Both products suffer their own inadequacies, however. The consumer good is fleeting, temporary, and as all the definitions in the languages mentioned above connote, it entails some drudgery. And since these goods are fleeting, they give us no stability upon which we may ground ourselves. If left to itself, the cycle of consumption would bring nothing but “eternal movement,” as well as an anxiety wrought by the fact that there is no deeper self than the animal involved in this movement. But while the use-object may solve that problem with its stability, its provenance demands “violence.” The axe is shaped from the ore mined from the earth; the chair crafted from wood cut from the tree. The durable can only arise from intrusive manipulation and destruction of the things and cycles of nature into something stable. To its essence of reliability belongs violence, and there is no escaping that fact. And as the work of an objectifying master, the use-object engenders an understanding of the world prone to a domination which mistakes all reality as an unnatural range of objects for the sake of a mastering subject. Arendt captures the paradoxes of these products: the work of our hands gives us stability but only thanks to an inherent de-stabilization of nature, while the fruits of our labor remain within the stable frame of nature but offer us no sense of stability.
This distinction of labor and work, consumer good and object, affects our understanding of stewardship, and the reader may be drawing his or her own conclusions already from this overview. When I first read Arendt’s essay, I myself thought labor, with its attunement to the cycle of the earth and its humility to keep within its bounds, the moral superior to work. The philosophical underpinnings of work—”reification” and “objectification”—are curse-words in continental philosophy, after all. And with today’s abundance of violent work and objects of little use, perhaps such sentiment is warranted.
This first reaction may prove superficial, however. For if we understand the difference between the treatment of the use-object and that of the consumer good, we will soon realize we do not suffer from an abundance of objects but of consumables—and not only in terms of an oversupply of actual consumer goods. Rather, our dwelling today, perhaps even in earnest shirking from the ‘violence’ of objects and objectification, treats the use-object as a consumer good.

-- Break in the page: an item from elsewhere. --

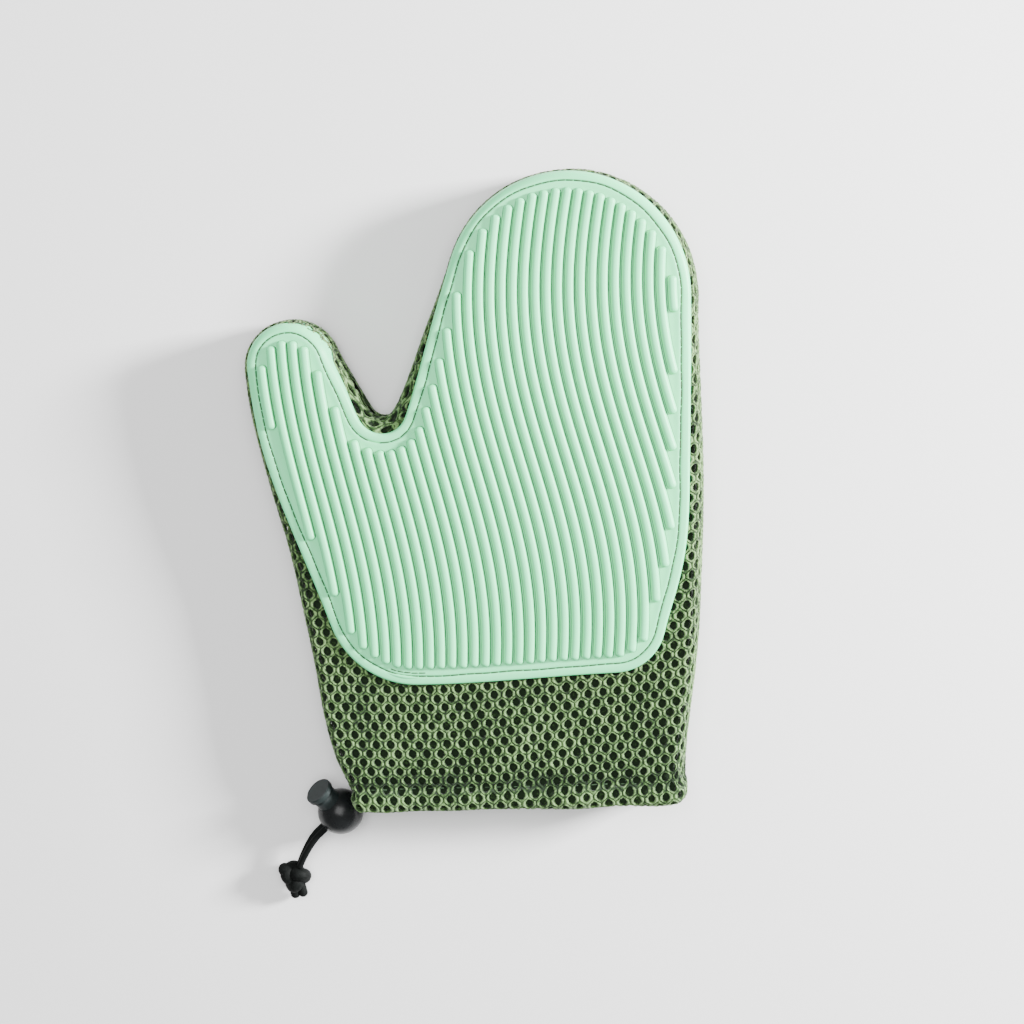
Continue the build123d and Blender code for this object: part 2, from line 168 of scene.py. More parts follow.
class Border:
    """A line in plan with outward normals, and the nearest place on it to any point."""

    def __init__(self, points, closed):
        self.points = points
        self.spacing = np.sqrt(((points[1] - points[0]) ** 2).sum())
        ahead = np.roll(points, -1, axis=0)
        behind = np.roll(points, 1, axis=0)
        if not closed:
            ahead[-1] = points[-1]
            behind[0] = points[0]
        along = ahead - behind
        along /= np.sqrt((along**2).sum(axis=1))[:, None]
        self.normals = np.column_stack([along[:, 1], -along[:, 0]])
        self.tree = kdtree.KDTree(len(points))
        for index, point in enumerate(points):
            self.tree.insert((*point, 0), index)
        self.tree.balance()

    def nearest(self, places):
        """Base point on the line, outward normal, distance past the line, and place number."""
        index = np.array([self.tree.find((x, y, 0))[1] for x, y in places])
        normal = self.normals[index]
        over = ((places - self.points[index]) * normal).sum(axis=1)
        return places - over[:, None] * normal, normal, over, index

    def at(self, number, over):
        """The same four, for places given by place number and distance past the line."""
        number = np.clip(number, 0, len(self.points) - 1.001)
        whole = number.astype(int)
        share = (number - whole)[:, None]
        base = self.points[whole] * (1 - share) + self.points[whole + 1] * share
        normal = self.normals[whole] * (1 - share) + self.normals[whole + 1] * share
        return base, normal, over, whole


def mitt_border():
    """Edge of the mitt's flat back, left open at the cuff and run on below it."""
    loop = face_outline("back_panel", MITT_LOW[2])[:-1]
    start = int(np.argmin(-loop[:, 0] + 3 * loop[:, 1]))
    line = np.roll(loop, -start, axis=0)
    first, last = line[0], line[-1]
    if abs(last[1] - CUFF_Y) > 0.5:
        last = line[int(np.argmin(line[:, 0] + 3 * line[:, 1]))]
    below = np.array([0, -BORDER_BELOW])
    line = np.vstack([first + below, line, last + below])
    return Border(averaged(resampled(line, 0.5), 3, "edge"), closed=False)


def pad_border():
    """Edge of the silicone pad."""
    line = resampled(face_outline("silicone_pad", PAD_LOW[2]), 0.8)[:-1]
    return Border(averaged(line, 2, "wrap"), closed=True)


def side_profile():
    """Rows of arc length, reach, drop, outward lean and rise down the side wall to the seam."""
    turn = np.linspace(0, pi / 2, 400)
    depth = TOP - MIDDLE
    reach = SHOULDER_OUT * np.sin(turn) ** (2 / SHOULDER_POWER)
    drop = depth - depth * np.cos(turn) ** (2 / SHOULDER_POWER)
    reach = reach - SEAM_PINCH * np.exp(-(((depth - drop) / SEAM_SPREAD) ** 2))
    steps = np.hypot(np.diff(reach), np.diff(drop))
    arc = np.concatenate([[0], np.cumsum(steps)])
    even = np.linspace(0, arc[-1], 160)
    reach = np.interp(even, arc, reach)
    drop = np.interp(even, arc, drop)
    lean = np.gradient(drop, even)
    rise = np.gradient(reach, even)
    size = np.hypot(lean, rise)
    return np.column_stack([even, reach, drop, lean / size, rise / size])


MITT = mitt_border()
PAD = pad_border()
PROFILE = side_profile()
SEAM = PROFILE[-1, 0]  # arc length from the flat to the side seam


HEM_PROFILE = (
    (-124, 0.2), (-118, 0.6), (-115, 0.75), (-113, 0.5),
    (-111.4, -1.7), (-109.8, -1.5), (-105, -0.7), (-98, 0.0),
)  # Y and height of the cloth over the stitched hem


def swell(ground, over):
    """Height of the loose fabric above the plain form: stitched hem, gathers and waves."""
    x, y = ground.T
    hem = np.interp(y, *zip(*HEM_PROFILE))
    hem = hem * (1 - 0.55 * smooth(over / SEAM))
    gather = 0.4 * np.sin(x / 4.1 + 0.8 * np.sin(y / 9)) * np.exp(-np.abs(y + 108) / 9)
    waves = 0.22 * np.sin(x / 10.3 + y / 17) + 0.16 * np.sin(x / 6.1 - y / 8.2 + 1.3)
    return hem + gather + waves * (1 - 0.5 * smooth(over / SEAM)) - 0.1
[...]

Take the cup, for example. By Arendt’s standards, it is without doubt a use-object. It ought to remain long after what is poured into it. But many cups produced today are plastic, meant to be disposed after each use. The cup is now a consumer good. And this fact extends beyond dining ware. With the rise of products made without even the possibility of personal repair—e.g. the latest models of iPhones, cars, and other electronics—people engage with all these things as if they are to be consumed and discarded after use. As Elizabeth Stice’s article might suggest further, the act of renting renders even property temporary, consumable. But of course, all these things are not built this way. They require minerals, metals, woods and petroleum, are violently produced, and do not fall away back into any natural cycle.
Efforts to answer this problem today often promote making these objects more recyclable, biodegradable. But is such the right course? What is more efficient: the sturdy, crafted chair lasting a lifetime, or the ‘eco-friendly’ chair replaced every two years? Making objects more ‘renewable’ may tend to produce as much waste as does uncaring use. Perhaps that is because we are fighting against the essence of the things which we are using.
Beyond practicality, however, lies the deeper problem of our orientation toward the world when we are drowning in an ocean of consumables. As mentioned above, objects provide stability, independence, and evidence of human mastery, whereas consumer goods only satisfy appetites. The treatment of objects as consumer goods gives none of the sense of durability, sustainability, or worldhood which products of work offer to human being. Therefore, in this cycle of illusory consumption and actual waste, we find ourselves adrift among a wealth of things only treated as quick satisfactions for our appetites rather than distinguished and independent works of craft. We are anxious, because we have no stability. We have no stability, in part, because we do not let ourselves be surrounded by objects, objects of duration, objects of the human artifice essential to our making a home in this world.
Are we, then, victims of a world of human domination and objectification? Or are we perhaps lost in a technological barbarity in which we shuffle from place to place, thing to thing, nomadic, like the patriarchs of yore, only with much more trash and much less harmony with the actual cycles of life and death? An application of Arendt’s essay to today might make us wonder. An appreciation for labor and the cycle of nature is not itself enough for sustainable human dwelling. We also need a re-appreciation of the durability and independence of the works we produce. Such will require an acceptance of our place, in some respects, as masters, as extractors, as molders—in a word, responsibility, the one thing mankind has apart from all creation.
- Hannah Arendt, “Labor, Work, Action” in Amor Mundi: Explorations in the Faith and Thought of Hannah Arendt, ed. by James W. Bernauer, S.J. (Boston: Martinus Nijhoff Publishers, 1987), 29-42. All following quotations will be taken from this text. As this short essay aims for a precise application of a specific point in her essay, the author recommends the reader see the entire essay for its excellent treatment of human dwelling as a whole, far beyond the aims of this work. ↑
“We also need a re-appreciation of the durability and independence of the works we produce. Such will require an acceptance of our place, in some respects, as masters, as extractors, as molders—in a word, responsibility, the one thing mankind has apart from all creation.”
Bravo.
I make custom furniture on the side of my job as a professional egghead. I try to make things that will last. Does that consume resources? Sure it does. Will that furniture be around long after I’m not? That is my intention. This reminds me of a conversation I had recently, where the subject of new, “eco-friendly” vehicles came up. I argued that the most eco-friendly vehicle you can own, is the (paid-for) one you’ve already got. And that includes my square-body Chevy 454.
Aaron
I very much like this piece and its larger message. I have never heard the difference between labor and work described in this way, however. Work, as I understand it is all that we do to live and create. Labor, on the other hand, is paid work, in most cases done for someone else. Laborers were not just those who made consumer goods, but the force that dug ditches, cleaned things etc. Labor unions represent this kind of paid work. You may be right in your etymology here, but I don’t think this is how the terms are generally understood at all. I think it would be wise to address this. In my view, work is often superior to labor, since its goal is use-value and not simply monetary remuneration. But your message of durability is certainly an important one.